Sánchez y el amor

EL MUNDO  20/06/17

ARCADI ESPADA

ENTRE las más deplorables consecuencias que ha traído la dialéctica Cataluña/España está la del amor. Este fin de semana reincidió Pedro Sánchez en su penoso discurso de clausura, y garantizo que el adjetivo tiene peso tratándose de penoso y Pedro Sánchez, un vínculo indestructible: «España quiere a Cataluña», dijo. Es cierto que los argumentos de autoridad de su discurso no fueron afortunados. Un poco antes se le había ocurrido citar a Gregorio Peces-Barba para defender el concepto de la plurinacionalidad española. Es decir, al hombre que hace seis años estuvo tan gracioso en un congreso de abogados que se celebraba en Cádiz: «Siempre me pregunto medio en broma qué hubiera pasado si nos hubiéramos quedado con los portugueses y hubiésemos dejado a los catalanes», había dicho Peces en alusión al embarras du choix que afectó al Conde Duque cuando en 1640 tuvo que elegir entre el amor de catalanes o el de portugueses. O que se mostró tan optimista, la misma tarde, sobre el final del entonces incipiente Proceso catalán: «Creo que esta vez se resolverá sin necesidad de bombardear Barcelona». Pero si Sánchez no sabe quién es Peces mucho menos va a saber quién es Ernesto Giménez Caballero, el primer y más brillante teorizador del amor a Cataluña. Aquel surrealfascista que proclamó tras haber vencido: «Cataluña: Te habla un español que te quiere. Y te quiere, como los españoles de la meseta castellana hace siglos que te aman, con pasión. Con la misma pasión que se quiere a una mujer». El fascismo literario (pleonasmo) de Gecé concebía efectivamente a Cataluña y España como dos entidades capaces de amarse; o sea como dos entidades sexualmente diferenciadas. El libro que publicó en 1942, Amor a Cataluña, debe leerse como una crónica oblicua de La Gran Gozada que para estos caballeretes supuso la toma de la Cataluña republicana.

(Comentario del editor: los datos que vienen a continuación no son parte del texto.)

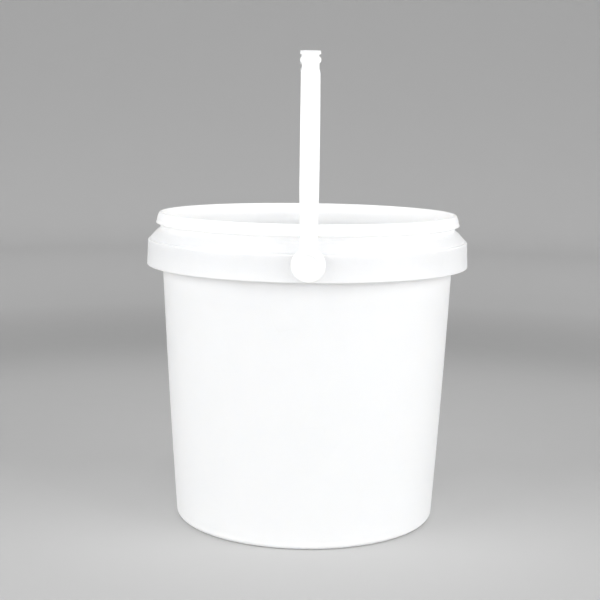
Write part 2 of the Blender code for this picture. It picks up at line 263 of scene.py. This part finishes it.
# --- geometry helpers ---


def wall_radius(z):
    barrel = WALL_BARREL * math.sin(math.pi * min(max(z, 0.0), BARREL_HEIGHT) / BARREL_HEIGHT)
    return WALL_FOOT_RADIUS + WALL_DRAFT * z + barrel


def skirt_radius(z):
    share = (z - SKIRT_FOOT) / (LEDGE_OUTER[1] - SKIRT_FOOT)
    return SKIRT_FOOT_RADIUS + share * (LEDGE_OUTER[0] - SKIRT_FOOT_RADIUS)


def side_line(radius_at, start, end, inset, steps):
    """Corners along the wall or the skirt from one height to another, left out at both ends."""
    heights = [start + (end - start) * step / steps for step in range(1, steps)]
    return [(radius_at(z) - inset, z, 0.0) for z in heights]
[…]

Como es natural, los españoles serios y convincentes nunca han tenido la menor tentación de decir que aman a Cataluña. Ese tipo de personas, en trance inminente de volver a hacerse franceses como cuando entonces, podrían entender que un catalán, yo mismo, en un momento de atracón sentimental dijera: «Cataluña quiere a España», porque bien la parte puede amar al todo. Pero nunca podrían entender la viceversa. Cuando un español dice «España quiere a Cataluña» solo caben dos hipótesis: la de un estúpido narcisista que, llegándose, se lame o la de un extranjero.